What the exercise asks |
Copy exactly the lines from the start of the data below through the one that carries "upper_sweep = 16.8; // [15:0.1:18]", and only those.

○ ○ ○ ○ ○

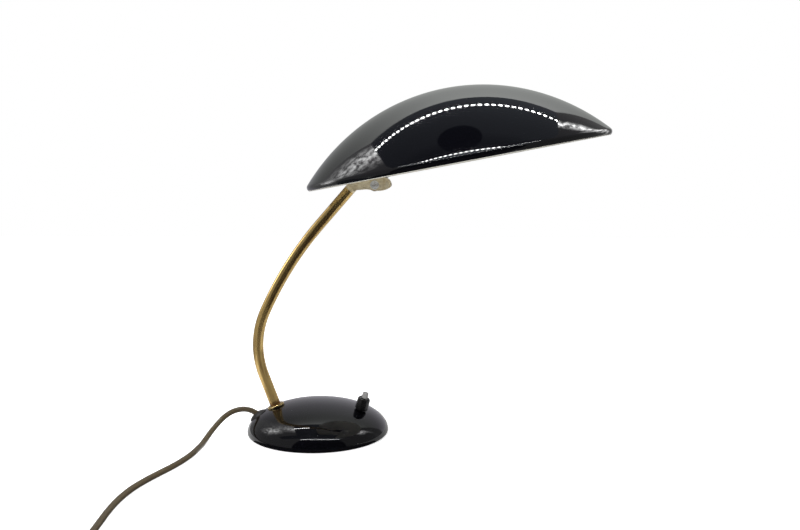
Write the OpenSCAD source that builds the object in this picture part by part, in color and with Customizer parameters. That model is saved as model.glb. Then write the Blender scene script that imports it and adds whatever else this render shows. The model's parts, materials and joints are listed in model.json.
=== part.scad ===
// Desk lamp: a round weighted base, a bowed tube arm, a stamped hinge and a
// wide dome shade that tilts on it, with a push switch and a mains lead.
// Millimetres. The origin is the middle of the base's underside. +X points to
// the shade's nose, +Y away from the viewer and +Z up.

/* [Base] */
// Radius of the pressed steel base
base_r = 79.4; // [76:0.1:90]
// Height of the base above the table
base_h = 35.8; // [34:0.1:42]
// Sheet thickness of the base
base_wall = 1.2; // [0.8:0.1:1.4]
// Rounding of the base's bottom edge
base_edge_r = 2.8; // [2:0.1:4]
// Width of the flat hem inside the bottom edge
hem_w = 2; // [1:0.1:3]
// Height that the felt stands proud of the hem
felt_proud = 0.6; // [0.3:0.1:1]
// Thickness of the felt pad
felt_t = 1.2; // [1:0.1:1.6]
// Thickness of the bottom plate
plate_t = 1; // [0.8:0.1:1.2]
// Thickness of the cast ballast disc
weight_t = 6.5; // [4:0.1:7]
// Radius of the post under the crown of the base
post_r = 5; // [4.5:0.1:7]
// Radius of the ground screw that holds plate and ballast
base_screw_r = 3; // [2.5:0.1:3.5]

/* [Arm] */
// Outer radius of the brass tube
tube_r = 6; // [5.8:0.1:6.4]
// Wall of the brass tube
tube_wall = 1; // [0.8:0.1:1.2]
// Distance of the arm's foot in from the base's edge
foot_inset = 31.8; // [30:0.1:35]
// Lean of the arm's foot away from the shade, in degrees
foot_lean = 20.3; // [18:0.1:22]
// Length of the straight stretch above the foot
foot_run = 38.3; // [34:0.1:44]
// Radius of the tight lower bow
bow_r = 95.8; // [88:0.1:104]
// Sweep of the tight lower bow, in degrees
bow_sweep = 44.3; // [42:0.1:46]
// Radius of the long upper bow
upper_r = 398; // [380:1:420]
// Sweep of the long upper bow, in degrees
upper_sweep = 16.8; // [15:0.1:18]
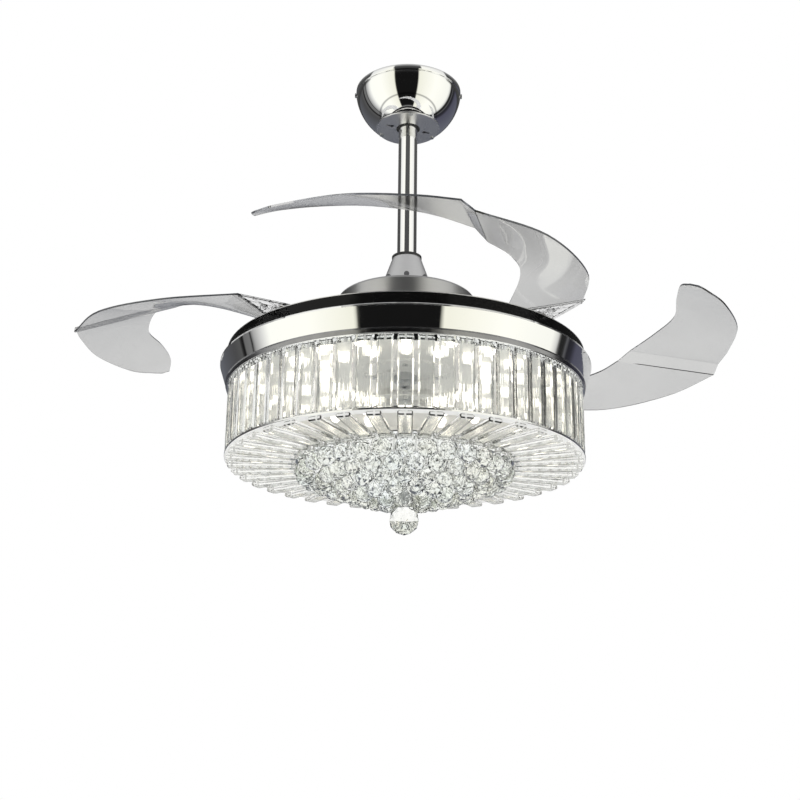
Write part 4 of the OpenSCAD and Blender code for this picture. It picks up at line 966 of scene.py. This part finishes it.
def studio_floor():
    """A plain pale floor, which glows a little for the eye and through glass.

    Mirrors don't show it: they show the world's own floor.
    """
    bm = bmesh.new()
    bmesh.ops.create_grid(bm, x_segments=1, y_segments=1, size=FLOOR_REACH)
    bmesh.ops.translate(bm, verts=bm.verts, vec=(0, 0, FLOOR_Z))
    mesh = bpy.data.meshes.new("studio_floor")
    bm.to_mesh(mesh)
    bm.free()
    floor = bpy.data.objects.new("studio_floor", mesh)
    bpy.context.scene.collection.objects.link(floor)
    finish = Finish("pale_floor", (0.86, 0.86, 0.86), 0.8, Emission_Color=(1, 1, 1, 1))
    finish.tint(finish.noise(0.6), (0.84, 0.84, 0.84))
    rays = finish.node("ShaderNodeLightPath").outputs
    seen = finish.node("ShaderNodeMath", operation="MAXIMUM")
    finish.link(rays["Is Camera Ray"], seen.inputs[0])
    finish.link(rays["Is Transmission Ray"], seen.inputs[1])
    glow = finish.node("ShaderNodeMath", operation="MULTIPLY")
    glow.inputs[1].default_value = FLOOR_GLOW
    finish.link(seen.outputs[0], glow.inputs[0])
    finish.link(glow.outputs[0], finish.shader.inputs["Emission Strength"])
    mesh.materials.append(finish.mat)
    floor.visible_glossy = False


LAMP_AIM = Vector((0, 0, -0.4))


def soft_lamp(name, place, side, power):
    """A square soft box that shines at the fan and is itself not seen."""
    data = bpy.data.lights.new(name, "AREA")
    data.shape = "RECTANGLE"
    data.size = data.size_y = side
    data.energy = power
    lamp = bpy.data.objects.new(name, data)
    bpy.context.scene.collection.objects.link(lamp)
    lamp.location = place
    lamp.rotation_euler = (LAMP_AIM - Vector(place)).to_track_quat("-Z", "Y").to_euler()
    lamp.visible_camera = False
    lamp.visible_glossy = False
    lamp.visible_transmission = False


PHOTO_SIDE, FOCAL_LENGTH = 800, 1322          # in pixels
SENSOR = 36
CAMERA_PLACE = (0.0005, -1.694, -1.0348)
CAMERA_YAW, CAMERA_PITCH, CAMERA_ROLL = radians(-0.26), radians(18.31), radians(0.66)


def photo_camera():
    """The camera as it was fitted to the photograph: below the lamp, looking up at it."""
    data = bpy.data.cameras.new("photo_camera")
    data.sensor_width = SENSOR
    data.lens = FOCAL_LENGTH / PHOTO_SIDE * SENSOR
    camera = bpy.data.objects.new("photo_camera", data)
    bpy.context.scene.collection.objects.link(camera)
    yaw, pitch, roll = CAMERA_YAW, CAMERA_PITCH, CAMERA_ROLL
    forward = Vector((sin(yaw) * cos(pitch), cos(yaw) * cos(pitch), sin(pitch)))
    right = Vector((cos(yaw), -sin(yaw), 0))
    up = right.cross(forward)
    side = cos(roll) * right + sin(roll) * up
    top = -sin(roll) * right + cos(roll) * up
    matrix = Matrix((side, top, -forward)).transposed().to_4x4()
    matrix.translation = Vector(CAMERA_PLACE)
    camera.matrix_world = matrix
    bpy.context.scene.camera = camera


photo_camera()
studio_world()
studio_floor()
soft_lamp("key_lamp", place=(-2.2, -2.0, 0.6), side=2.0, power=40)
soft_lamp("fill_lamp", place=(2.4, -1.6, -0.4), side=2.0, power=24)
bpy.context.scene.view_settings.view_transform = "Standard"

○ ○ ○ ○ ○

Response |
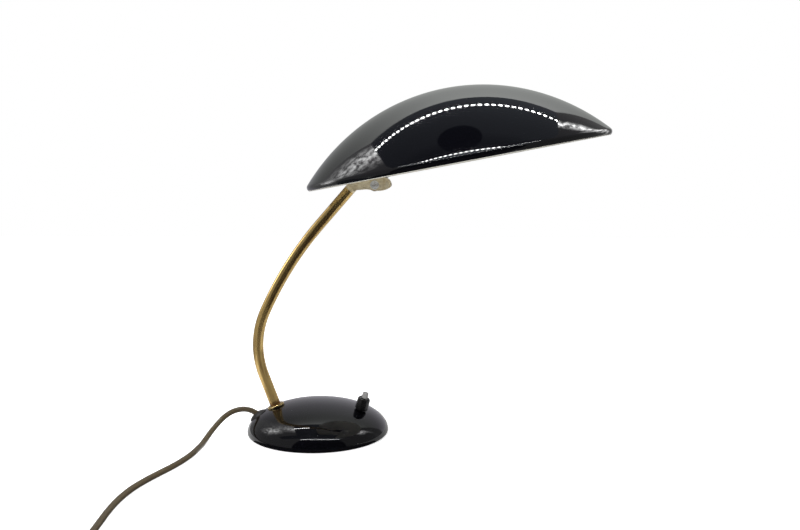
Write the OpenSCAD source that builds the object in this picture part by part, in color and with Customizer parameters. That model is saved as model.glb. Then write the Blender scene script that imports it and adds whatever else this render shows. The model's parts, materials and joints are listed in model.json.
=== part.scad ===
// Desk lamp: a round weighted base, a bowed tube arm, a stamped hinge and a
// wide dome shade that tilts on it, with a push switch and a mains lead.
// Millimetres. The origin is the middle of the base's underside. +X points to
// the shade's nose, +Y away from the viewer and +Z up.

/* [Base] */
// Radius of the pressed steel base
base_r = 79.4; // [76:0.1:90]
// Height of the base above the table
base_h = 35.8; // [34:0.1:42]
// Sheet thickness of the base
base_wall = 1.2; // [0.8:0.1:1.4]
// Rounding of the base's bottom edge
base_edge_r = 2.8; // [2:0.1:4]
// Width of the flat hem inside the bottom edge
hem_w = 2; // [1:0.1:3]
// Height that the felt stands proud of the hem
felt_proud = 0.6; // [0.3:0.1:1]
// Thickness of the felt pad
felt_t = 1.2; // [1:0.1:1.6]
// Thickness of the bottom plate
plate_t = 1; // [0.8:0.1:1.2]
// Thickness of the cast ballast disc
weight_t = 6.5; // [4:0.1:7]
// Radius of the post under the crown of the base
post_r = 5; // [4.5:0.1:7]
// Radius of the ground screw that holds plate and ballast
base_screw_r = 3; // [2.5:0.1:3.5]

/* [Arm] */
// Outer radius of the brass tube
tube_r = 6; // [5.8:0.1:6.4]
// Wall of the brass tube
tube_wall = 1; // [0.8:0.1:1.2]
// Distance of the arm's foot in from the base's edge
foot_inset = 31.8; // [30:0.1:35]
// Lean of the arm's foot away from the shade, in degrees
foot_lean = 20.3; // [18:0.1:22]
// Length of the straight stretch above the foot
foot_run = 38.3; // [34:0.1:44]
// Radius of the tight lower bow
bow_r = 95.8; // [88:0.1:104]
// Sweep of the tight lower bow, in degrees
bow_sweep = 44.3; // [42:0.1:46]
// Radius of the long upper bow
upper_r = 398; // [380:1:420]
// Sweep of the long upper bow, in degrees
upper_sweep = 16.8; // [15:0.1:18]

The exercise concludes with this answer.